• _Problem details_
Below are several records. Retype exactly those lines running from the one with "Recreate this object" through the one with "back_flat = 0.0003", end lines included, and no others.

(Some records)

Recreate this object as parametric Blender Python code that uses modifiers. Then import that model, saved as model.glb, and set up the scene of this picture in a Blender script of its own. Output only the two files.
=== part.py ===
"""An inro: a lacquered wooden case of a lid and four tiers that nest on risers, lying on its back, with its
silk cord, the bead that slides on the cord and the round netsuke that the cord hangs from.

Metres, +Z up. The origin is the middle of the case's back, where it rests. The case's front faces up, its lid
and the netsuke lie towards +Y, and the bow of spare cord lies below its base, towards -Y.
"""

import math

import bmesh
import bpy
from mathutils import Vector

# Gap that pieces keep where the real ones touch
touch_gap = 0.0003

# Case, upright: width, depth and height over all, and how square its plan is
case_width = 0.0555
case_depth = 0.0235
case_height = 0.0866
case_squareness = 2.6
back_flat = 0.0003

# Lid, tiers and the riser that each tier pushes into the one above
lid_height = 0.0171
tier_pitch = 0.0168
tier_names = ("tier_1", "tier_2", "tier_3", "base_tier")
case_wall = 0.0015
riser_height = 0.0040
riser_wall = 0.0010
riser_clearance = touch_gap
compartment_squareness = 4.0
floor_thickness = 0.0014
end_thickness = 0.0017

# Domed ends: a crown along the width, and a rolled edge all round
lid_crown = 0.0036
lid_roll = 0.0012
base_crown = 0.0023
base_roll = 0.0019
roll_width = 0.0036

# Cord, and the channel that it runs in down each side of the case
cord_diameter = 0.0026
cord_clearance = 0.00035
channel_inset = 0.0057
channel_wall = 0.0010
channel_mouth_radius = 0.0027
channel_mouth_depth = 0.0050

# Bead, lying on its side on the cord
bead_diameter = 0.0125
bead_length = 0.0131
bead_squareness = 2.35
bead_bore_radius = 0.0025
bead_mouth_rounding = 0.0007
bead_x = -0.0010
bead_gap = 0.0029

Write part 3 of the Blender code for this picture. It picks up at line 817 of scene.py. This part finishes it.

...

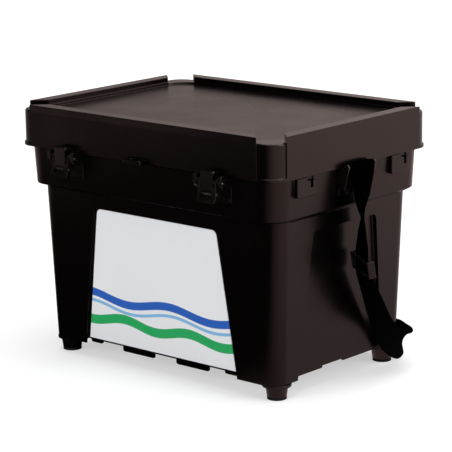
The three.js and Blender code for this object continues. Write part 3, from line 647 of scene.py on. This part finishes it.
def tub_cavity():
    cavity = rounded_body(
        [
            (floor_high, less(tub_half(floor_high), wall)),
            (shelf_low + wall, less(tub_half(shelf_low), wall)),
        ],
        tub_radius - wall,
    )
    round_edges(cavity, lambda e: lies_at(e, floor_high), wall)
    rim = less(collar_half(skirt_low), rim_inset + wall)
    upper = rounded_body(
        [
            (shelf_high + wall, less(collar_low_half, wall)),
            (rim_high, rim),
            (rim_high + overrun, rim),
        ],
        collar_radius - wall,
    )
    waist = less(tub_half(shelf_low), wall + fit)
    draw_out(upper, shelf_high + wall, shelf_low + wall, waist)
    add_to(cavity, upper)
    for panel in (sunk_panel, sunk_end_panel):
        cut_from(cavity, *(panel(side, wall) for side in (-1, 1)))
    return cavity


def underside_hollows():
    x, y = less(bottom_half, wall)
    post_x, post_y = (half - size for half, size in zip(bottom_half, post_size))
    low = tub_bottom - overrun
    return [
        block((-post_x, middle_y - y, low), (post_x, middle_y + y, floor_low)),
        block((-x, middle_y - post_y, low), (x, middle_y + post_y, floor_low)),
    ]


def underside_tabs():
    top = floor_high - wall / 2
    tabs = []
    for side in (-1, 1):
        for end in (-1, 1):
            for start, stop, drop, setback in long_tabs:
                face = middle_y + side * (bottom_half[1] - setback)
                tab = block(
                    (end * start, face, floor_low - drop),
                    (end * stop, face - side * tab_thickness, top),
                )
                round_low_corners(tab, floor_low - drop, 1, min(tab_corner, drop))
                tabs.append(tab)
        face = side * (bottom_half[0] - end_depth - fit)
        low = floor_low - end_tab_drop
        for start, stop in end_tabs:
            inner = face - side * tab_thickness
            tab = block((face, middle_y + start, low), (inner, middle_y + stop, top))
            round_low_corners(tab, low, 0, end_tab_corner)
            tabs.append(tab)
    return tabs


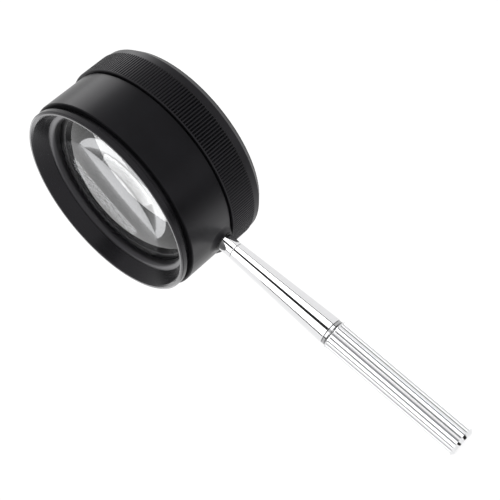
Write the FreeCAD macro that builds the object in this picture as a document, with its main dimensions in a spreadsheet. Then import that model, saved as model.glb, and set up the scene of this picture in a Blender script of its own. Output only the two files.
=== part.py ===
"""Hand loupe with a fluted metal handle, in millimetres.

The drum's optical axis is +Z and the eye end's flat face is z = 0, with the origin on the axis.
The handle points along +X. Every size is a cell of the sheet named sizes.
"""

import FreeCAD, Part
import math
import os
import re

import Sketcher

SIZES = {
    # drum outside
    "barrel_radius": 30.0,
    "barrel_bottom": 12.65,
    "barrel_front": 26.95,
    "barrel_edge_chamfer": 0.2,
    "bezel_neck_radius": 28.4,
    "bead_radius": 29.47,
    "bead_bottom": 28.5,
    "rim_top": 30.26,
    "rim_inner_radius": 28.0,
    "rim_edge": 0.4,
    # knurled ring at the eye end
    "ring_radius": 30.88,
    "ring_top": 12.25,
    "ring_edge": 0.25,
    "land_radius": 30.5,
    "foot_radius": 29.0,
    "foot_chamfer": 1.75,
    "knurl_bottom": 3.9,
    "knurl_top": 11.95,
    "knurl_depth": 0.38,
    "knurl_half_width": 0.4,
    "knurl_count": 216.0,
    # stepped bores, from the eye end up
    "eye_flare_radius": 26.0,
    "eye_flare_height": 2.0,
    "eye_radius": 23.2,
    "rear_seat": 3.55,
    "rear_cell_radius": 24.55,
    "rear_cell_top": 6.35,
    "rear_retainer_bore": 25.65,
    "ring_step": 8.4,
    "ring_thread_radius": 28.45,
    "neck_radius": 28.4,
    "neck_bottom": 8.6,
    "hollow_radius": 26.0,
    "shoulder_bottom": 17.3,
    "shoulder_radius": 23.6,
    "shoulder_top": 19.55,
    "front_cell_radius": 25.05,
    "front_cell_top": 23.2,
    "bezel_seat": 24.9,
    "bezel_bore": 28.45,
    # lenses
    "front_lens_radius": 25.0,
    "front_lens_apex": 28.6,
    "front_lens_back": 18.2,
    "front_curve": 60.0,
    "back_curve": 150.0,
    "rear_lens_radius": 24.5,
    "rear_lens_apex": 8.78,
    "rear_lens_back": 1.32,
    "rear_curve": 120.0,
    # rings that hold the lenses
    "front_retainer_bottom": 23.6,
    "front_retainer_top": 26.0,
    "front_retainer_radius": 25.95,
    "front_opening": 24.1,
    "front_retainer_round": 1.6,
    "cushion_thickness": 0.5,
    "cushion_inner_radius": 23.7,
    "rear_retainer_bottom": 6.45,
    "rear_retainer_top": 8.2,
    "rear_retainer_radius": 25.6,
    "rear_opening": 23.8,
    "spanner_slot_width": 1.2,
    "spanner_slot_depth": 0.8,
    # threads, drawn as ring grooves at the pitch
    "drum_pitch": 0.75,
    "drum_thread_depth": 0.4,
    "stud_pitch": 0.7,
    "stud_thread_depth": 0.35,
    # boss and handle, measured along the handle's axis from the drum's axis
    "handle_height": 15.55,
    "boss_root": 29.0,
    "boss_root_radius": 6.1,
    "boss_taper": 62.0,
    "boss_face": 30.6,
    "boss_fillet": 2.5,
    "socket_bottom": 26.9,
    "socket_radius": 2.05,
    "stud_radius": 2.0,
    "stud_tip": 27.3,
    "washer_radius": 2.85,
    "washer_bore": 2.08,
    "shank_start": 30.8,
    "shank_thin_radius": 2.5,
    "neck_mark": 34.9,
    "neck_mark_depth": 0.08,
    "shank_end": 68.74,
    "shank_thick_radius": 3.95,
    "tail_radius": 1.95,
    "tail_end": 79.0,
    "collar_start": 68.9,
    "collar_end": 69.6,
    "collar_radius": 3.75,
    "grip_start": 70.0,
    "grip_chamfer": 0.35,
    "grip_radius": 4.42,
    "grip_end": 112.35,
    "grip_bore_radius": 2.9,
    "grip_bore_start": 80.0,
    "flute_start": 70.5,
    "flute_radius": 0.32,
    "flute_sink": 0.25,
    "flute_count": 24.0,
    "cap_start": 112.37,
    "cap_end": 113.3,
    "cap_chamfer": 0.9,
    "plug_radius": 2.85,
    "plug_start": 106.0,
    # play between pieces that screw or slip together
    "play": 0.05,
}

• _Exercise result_
Recreate this object as parametric Blender Python code that uses modifiers. Then import that model, saved as model.glb, and set up the scene of this picture in a Blender script of its own. Output only the two files.
=== part.py ===
"""An inro: a lacquered wooden case of a lid and four tiers that nest on risers, lying on its back, with its
silk cord, the bead that slides on the cord and the round netsuke that the cord hangs from.

Metres, +Z up. The origin is the middle of the case's back, where it rests. The case's front faces up, its lid
and the netsuke lie towards +Y, and the bow of spare cord lies below its base, towards -Y.
"""

import math

import bmesh
import bpy
from mathutils import Vector

# Gap that pieces keep where the real ones touch
touch_gap = 0.0003

# Case, upright: width, depth and height over all, and how square its plan is
case_width = 0.0555
case_depth = 0.0235
case_height = 0.0866
case_squareness = 2.6
back_flat = 0.0003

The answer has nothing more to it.